Which one should I choose?
Suitable for: Investors seeking higher returns and willing to accept higher risk.
Why: Growth funds focus on companies expected to experience above-average earnings and revenue growth. They are suitable for those looking for the potential of significant capital appreciation, even if it comes with higher volatility.
Suitable for: Investors prioritizing stability, regular income, and a more conservative approach.
Why: Value funds invest in undervalued stocks, often from more established companies. They are suitable for those who prefer stable dividends, lower price-to-earnings ratios, and a focus on companies with a perceived intrinsic value.

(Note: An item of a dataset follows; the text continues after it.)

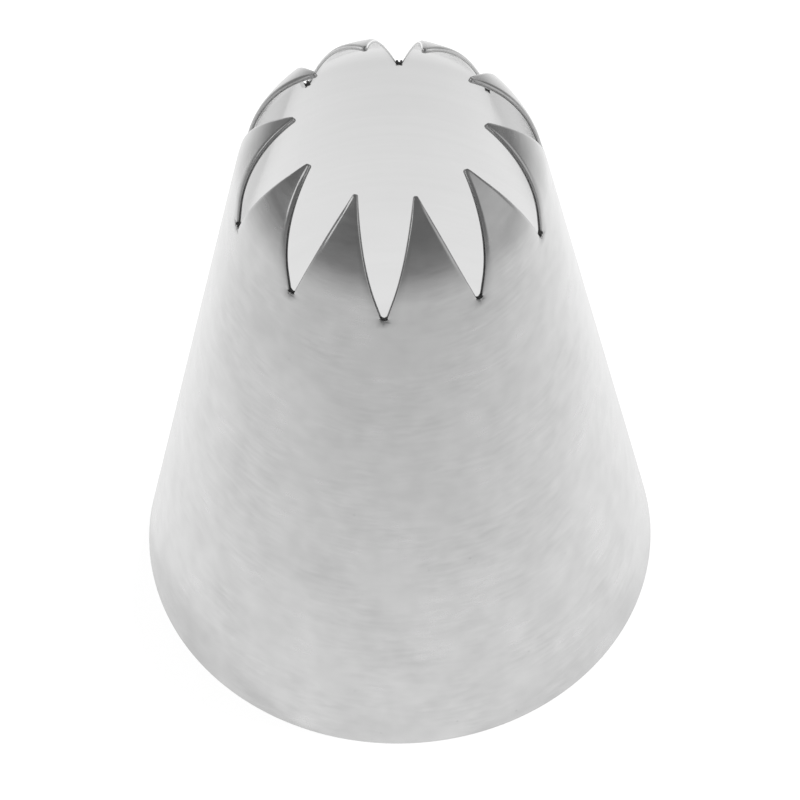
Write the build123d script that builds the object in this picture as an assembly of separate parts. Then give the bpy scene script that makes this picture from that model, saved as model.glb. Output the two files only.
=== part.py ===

- Investors categorize stocks into two main groups based on company movements: value and growth.
- The distinction lies in analyzing earnings patterns.
- Growth Pros: High potential returns, innovation exposure, diversification.
- Growth Cons: Volatility, high valuations, limited dividend income.
- Value Pros: Undervalued opportunities, stable dividend income, lower volatility.
- Value Cons: Potential for slower growth, cyclical sensitivity, and market recognition time.
- Growth Suitable for: Investors seeking higher returns and willing to accept higher risk.
- Why Growth: Focused on companies with above-average earnings and revenue growth, appealing to those seeking significant capital appreciation despite increased volatility.
- Value Suitable for: Investors prioritizing stability, regular income, and a more conservative approach.
- Why Value: Invests in undervalued stocks from established companies, suitable for those valuing stable dividends and lower volatility.
The choice between growth and value funds depends on individual preferences and risk tolerance. Growth funds are for those seeking higher returns with higher risk tolerance, while value funds are for investors prioritizing stability and regular income with a more conservative approach.